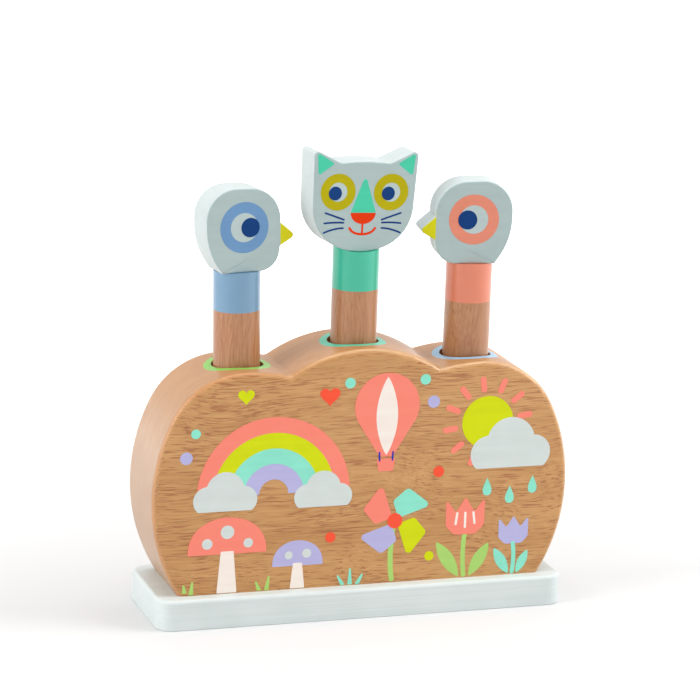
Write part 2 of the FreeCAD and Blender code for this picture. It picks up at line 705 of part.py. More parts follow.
# Heights that several pieces share.
SPRING_FOOT = "board_thickness + seat_gap"
PEG_FOOT = SPRING_FOOT + " + spring_height + seat_gap"
WASHER_FOOT = SPRING_FOOT + " + wire_diameter + seat_gap"
CHIN_SEAT = "(centre_peg_length - chin_radius + sqrt(chin_radius ^ 2 - (peg_diameter / 2) ^ 2))"
GUIDE_MIDDLE = "((%s) + hump_height) / 2" % PEG_FOOT

make_board()
make_block()

flat_screws = []
for number, (x_sign, y_sign) in enumerate(CORNER_SIGNS, start=1):
    x_rule = "%d * flat_spread_x / 2" % x_sign
    y_rule = "%d * flat_spread_y / 2" % y_sign
    flat_screws.append(make_flat_screw("flat_screw_%d" % number, x_rule, y_rule))
screw_set = doc.addObject("Part::Compound", "block_screws")
screw_set.Links = flat_screws
keep(screw_set, "block_screws")

for place, side, animal in (("left", -1, "bird"), ("centre", 0, "cat"), ("right", 1, "bird")):
    bore = "%d * bore_pitch" % side if side else "0"
    leaning = [moved(x=bore), turned("Y", place + "_lean", GUIDE_MIDDLE)]
    facing = turned("Z", place + "_turn")
    length = "centre_peg_length" if animal == "cat" else "side_peg_length"
    seat = PEG_FOOT + " + " + (CHIN_SEAT if animal == "cat" else length)

    spring = doc.addObject("Part::Feature", place + "_spring")
    spring.Shape = spring_shape()
    keep(spring, place + "_spring", moved(bore, SPRING_FOOT))
    keep(make_washer(place + "_spring_washer"), place + "_spring_washer", moved(bore, WASHER_FOOT))
    screw = make_pan_screw(place + "_spring_screw")
    keep(screw, place + "_spring_screw", moved(bore, WASHER_FOOT + " + washer_thickness"))

    peg = make_peg(place + "_peg", length, top_cut=animal == "cat")
    keep(peg, place + "_peg", *leaning, moved(z=PEG_FOOT), facing)
    if animal == "cat":
        head = make_cat_head("cat_head")
        keep(head, "cat_head", *leaning, moved(z=seat), facing, turned("Y", "cat_roll", "chin_radius"))
    else:
        head = make_bird_head(place + "_bird_head")
        about = [turned("Z", "180")] if side > 0 else []
        keep(head, place + "_bird_head", *leaning, moved(z=seat), facing, *about)
    dowel = make_dowel(place + "_head_dowel")
    keep(dowel, place + "_head_dowel", *leaning, moved(z=seat + " - dowel_in_peg"), facing)

doc.recompute()
for thing in doc.Objects:
    if "Invalid" in thing.State or "Error" in thing.State:
        raise RuntimeError("%s did not build: %s" % (thing.Name, thing.State))
for thing in subparts:
    if thing.Shape.isNull() or not thing.Shape.isValid():
        raise RuntimeError(thing.Label + " has no valid shape")

os.makedirs("parts", exist_ok=True)
for thing in subparts:
    thing.Shape.exportStep("parts/%s.step" % thing.Label)
    print("%-22s %10.1f mm3" % (thing.Label, thing.Shape.Volume))
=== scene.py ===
"""Pop-up animal toy: a printed wooden block on a white board, with three sprung peg figures."""

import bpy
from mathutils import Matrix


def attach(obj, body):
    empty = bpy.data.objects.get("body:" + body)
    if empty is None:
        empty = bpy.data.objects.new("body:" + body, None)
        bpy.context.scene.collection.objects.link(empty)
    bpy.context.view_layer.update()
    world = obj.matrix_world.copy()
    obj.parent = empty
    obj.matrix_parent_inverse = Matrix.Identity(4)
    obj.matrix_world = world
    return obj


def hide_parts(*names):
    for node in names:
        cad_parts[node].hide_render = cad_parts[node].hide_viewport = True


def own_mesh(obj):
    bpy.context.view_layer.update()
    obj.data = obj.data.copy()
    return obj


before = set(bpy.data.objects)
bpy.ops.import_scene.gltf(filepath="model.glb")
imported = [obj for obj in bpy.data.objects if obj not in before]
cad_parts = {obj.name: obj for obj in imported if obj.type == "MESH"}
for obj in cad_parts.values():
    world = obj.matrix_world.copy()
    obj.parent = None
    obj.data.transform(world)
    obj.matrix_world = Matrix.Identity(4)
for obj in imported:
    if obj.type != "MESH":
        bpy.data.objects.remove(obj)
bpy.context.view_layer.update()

import math

import bpy
import numpy as np
from mathutils import Matrix, Vector


# Base board: a plain softwood board under the block, corners rounded and the top edge rounded
# over, brushed with white water-based paint that lets the grain show a little.  Four screws
# come up through it into the block.
BOARD_PAINT = (224, 232, 231)
BOARD_BRUSHED = (215, 224, 223)
BRUSH_LINES = (9.0, 260.0, 900.0)


def shader_colour(levels):
    """Turn levels of 0 to 255, as read on a screen, into the linear values of a shader."""
    level = np.array(levels) / 255
    linear = np.where(level <= 0.04045, level / 12.92, ((level + 0.055) / 1.055) ** 2.4)
    return (*map(float, linear), 1.0)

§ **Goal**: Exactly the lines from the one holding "doc.recompute()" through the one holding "obj.parent = empty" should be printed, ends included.

§ **Task answer**:
doc.recompute()
for thing in doc.Objects:
    if "Invalid" in thing.State or "Error" in thing.State:
        raise RuntimeError("%s did not build: %s" % (thing.Name, thing.State))
for thing in subparts:
    if thing.Shape.isNull() or not thing.Shape.isValid():
        raise RuntimeError(thing.Label + " has no valid shape")

os.makedirs("parts", exist_ok=True)
for thing in subparts:
    thing.Shape.exportStep("parts/%s.step" % thing.Label)
    print("%-22s %10.1f mm3" % (thing.Label, thing.Shape.Volume))
=== scene.py ===
"""Pop-up animal toy: a printed wooden block on a white board, with three sprung peg figures."""

import bpy
from mathutils import Matrix


def attach(obj, body):
    empty = bpy.data.objects.get("body:" + body)
    if empty is None:
        empty = bpy.data.objects.new("body:" + body, None)
        bpy.context.scene.collection.objects.link(empty)
    bpy.context.view_layer.update()
    world = obj.matrix_world.copy()
    obj.parent = empty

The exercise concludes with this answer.